Now that the growing season is over, I'm thinking of trying the
technique of covering the plot with black plastic sheeting, to kill
off all vegetation, prior to next Spring's planting.


The timetable I am contemplating is to plant winter field beans, right
now, to enrich the soil. Then, early next Spring, when the field beans
have grown, cover the whole lot with black plastic for a suitable
time, to kill everything (field beans and weeds) then remove the
plastic and plant my vegetables in the weed-free soil.


Forget it. Let the field beans grow and treat them as small broad beans
- delicious!

The soil won't be weed-free for long.

(I probably
won't dig the soil over at this point, as I want to try no-dig
gardening next year.


You might have better results, then, but the moment you dig it over
you'll expose dormant seeds.

Does this sound like a good plan? Is the field-bean idea worth the
effort? Does it really improve the soil significantly?
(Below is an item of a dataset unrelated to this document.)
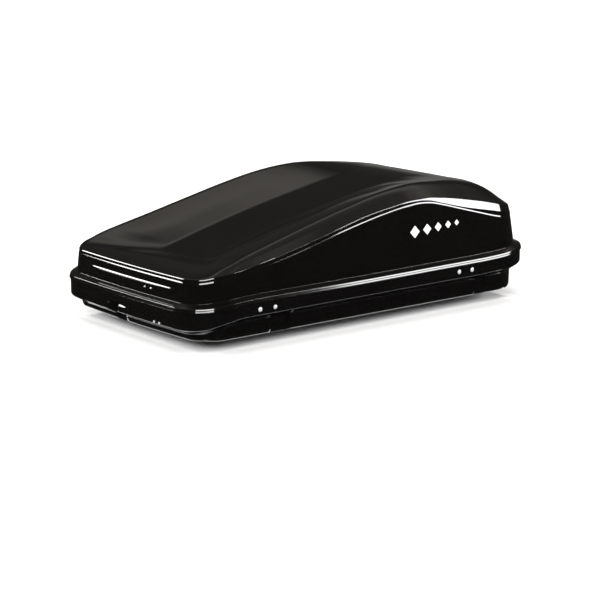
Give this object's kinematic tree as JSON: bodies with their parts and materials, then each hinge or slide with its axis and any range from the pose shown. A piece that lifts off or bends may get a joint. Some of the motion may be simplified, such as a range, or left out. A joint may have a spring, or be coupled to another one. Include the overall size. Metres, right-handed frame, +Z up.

I don't know about improving the soil, but the stems would, when
composted and spread. All they put in is nitrogen, and you can do that
with (say) steeped weeds, especially nettles.

Anyone else used the black plastick sheeting method routinely? Which
month do you do it and how long do you leave the sheeting in place? Do
you save the sheeting for use again, the following year?


Not recently, but I used to do it every year on the smallholding. In the
autumn I stacked goat and rabbit manure/cleanings, old cardboard, paper,
straw, weeds, mowings, greengrocers' throwouts (when spurned by goats),
up to a height of about two and a half feet, and covered it with
builders' membrane, opening it from time to time to water it with urine.

This was left for a year, and it resulted in a fine filth - er - tilth -
which wasn't significantly higher than the surrounding soil - but much
more fertile.

I'm still using some of the membrane fifteen years later.